Setting Up an Instagram Account

Before setting up your Instagram account, read the company’s help center, especially the articles on Instagram’s PR guidelines and using Instagram brand assets. Review Instagram’s terms of service too. Brands have suffered or have been banned from Instagram for infringing these. (Instagram has suffered over its terms of service too, as when it gave itself the right to sell users’ images to third parties without consent or even informing them.)

When choosing a user name, you might run up against the issue that your business’ name is already in use on Instagram, in which case, see this guide. Once your account is set up, it’s time to work on your profile page.

Profile Page

Your profile is the only page on Instagram that can drive traffic back to your website. When you’re choosing a profile picture, remember that it will be reformatted depending on the device that will display it. Instagram profile pictures are rounded on mobile devices and squared on the web, so pick an image that will work in both formats. Your profile picture can’t exceed 110×110 pixels, and cover photos can’t exceed 409×409 pixels. Instagram profiles show a mosaic of pictures, so upload seven straightaway. Your profile page will display your most popular photos. The standard size of photos on Instagram is 612×612 pixels – unusually, Instagram photos are square – so make sure that the pictures you use look good at that size.

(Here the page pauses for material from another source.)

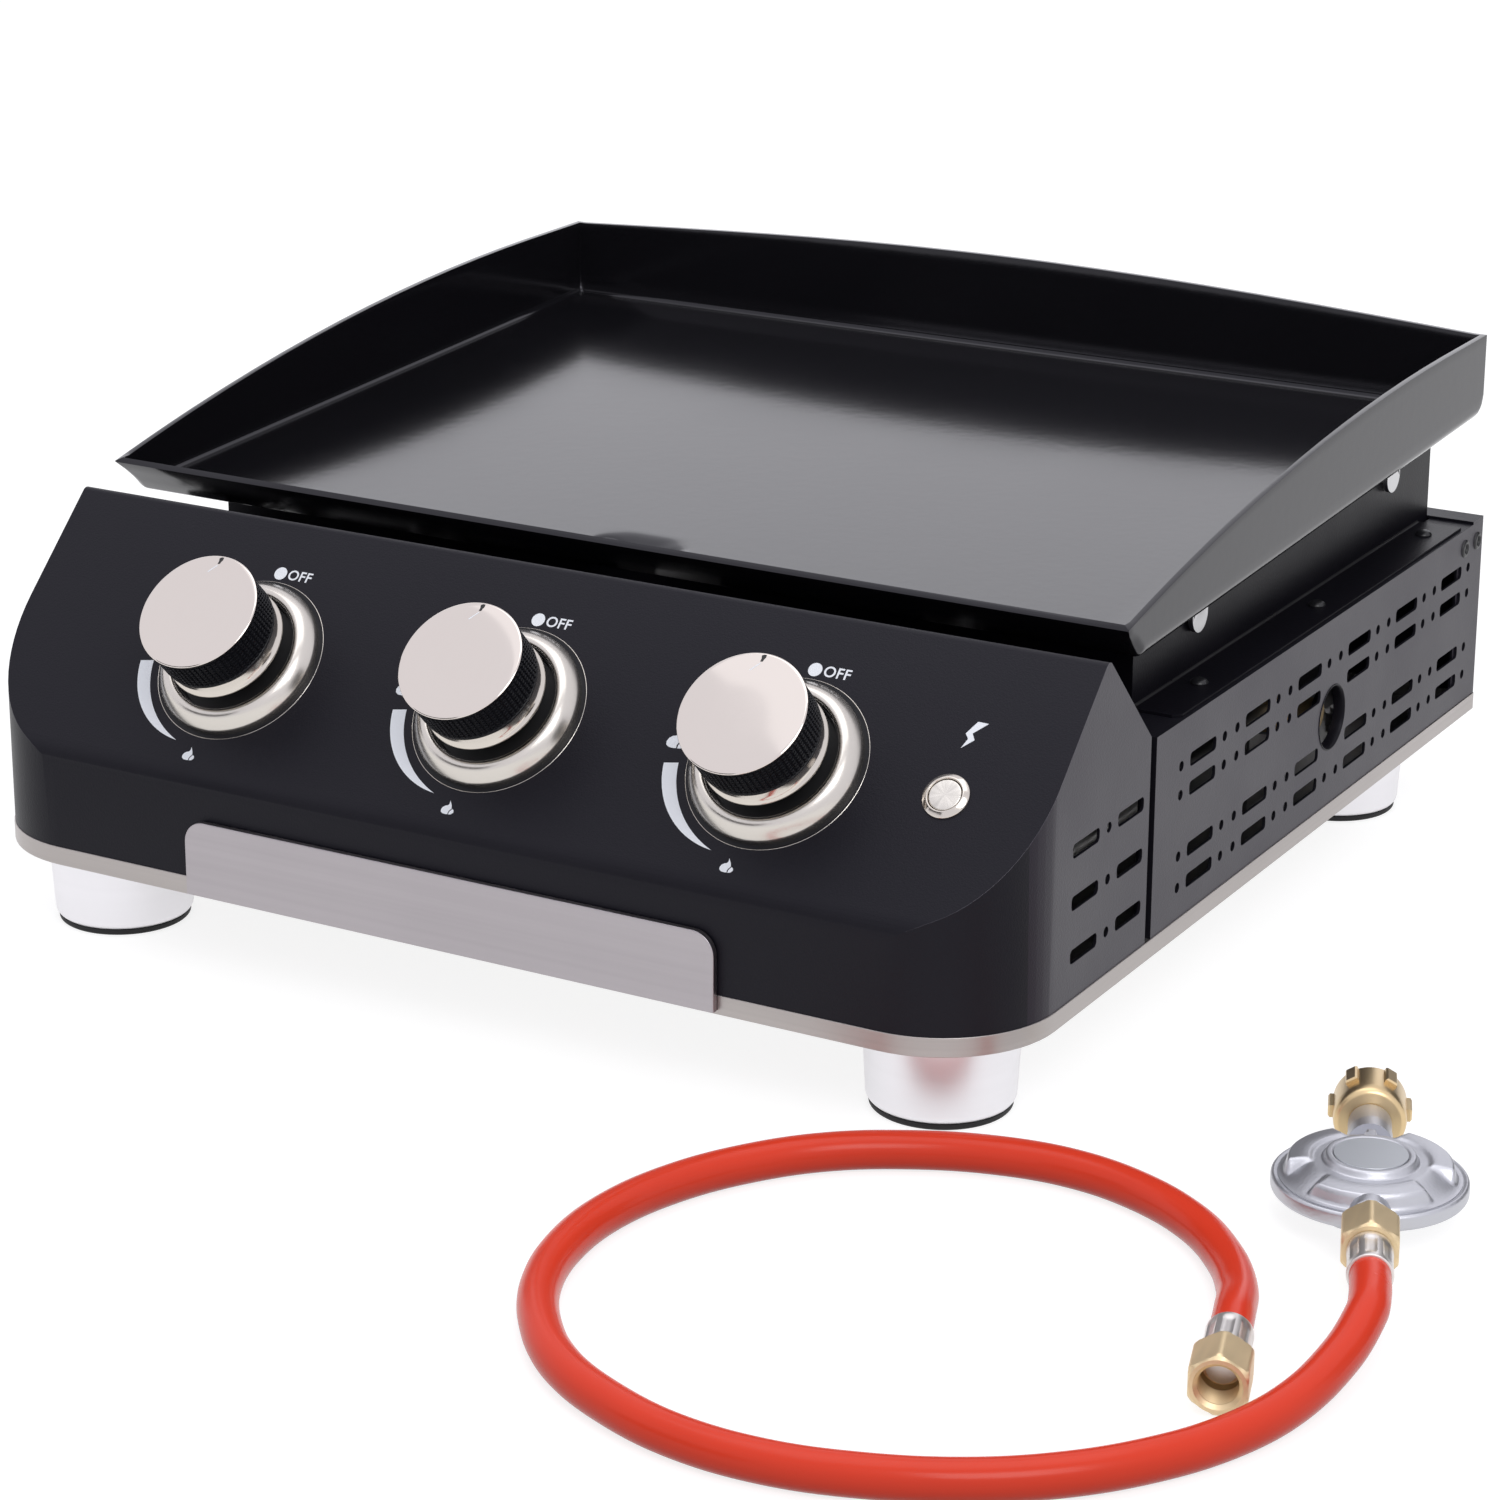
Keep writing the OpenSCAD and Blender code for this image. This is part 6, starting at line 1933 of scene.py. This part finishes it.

You should integrate your other social media accounts with Instagram. But know that Instagram has its own communities, memes, and traditions. As with any online community, the key to acceptance is figuring out these unwritten rules and not contravening them and contributing to the communities you’ve decided to join. When you’re building a unified social presence across the web, you’ll need to find the balance between fine-tuning your brand voice to fit in with Instagram and keeping things recognizable across platforms.

Building your Audience

Once you’ve begun posting to Instagram, you need to quickly build an effective, appealing account in order to increase your number of Instagram followers. Follow basic social media rules that apply anywhere. Update regularly. Find out the best time to update. Make sure your content is high quality. Engage with your fans, reposting their best content (remembering to credit them) and replying to their comments.

Repurpose

Creating high-quality content is a challenge for any organization without a large marketing budget. (Plenty of bigger organizations struggle too.) If you’re short of images to begin with, try repurposing images you already have in stock. Instagram provides a host of image manipulation options and repurposed images can be shared across Facebook and other networks to alert your current followers to the fact that your Instagram account is about to become active while you’re still researching it and building content.

Run Contests

Another method that’s been successful is to offer people something in return for liking your photos. Coca-Cola ran a contest on its Instagram account where liking its photos was the only required entry criterion. Not being Coca-Cola needn’t hold you back here: being a local business is a positive advantage when you’re looking for an Instagram audience, since you can offer giveaways like free products or services to your followers through a similar competition setup.

But move beyond this to more innovative options. If you’re a bar, try offering control of the jukebox for a night to the competition’s winner, for instance, or give the winner the opportunity to name a drink.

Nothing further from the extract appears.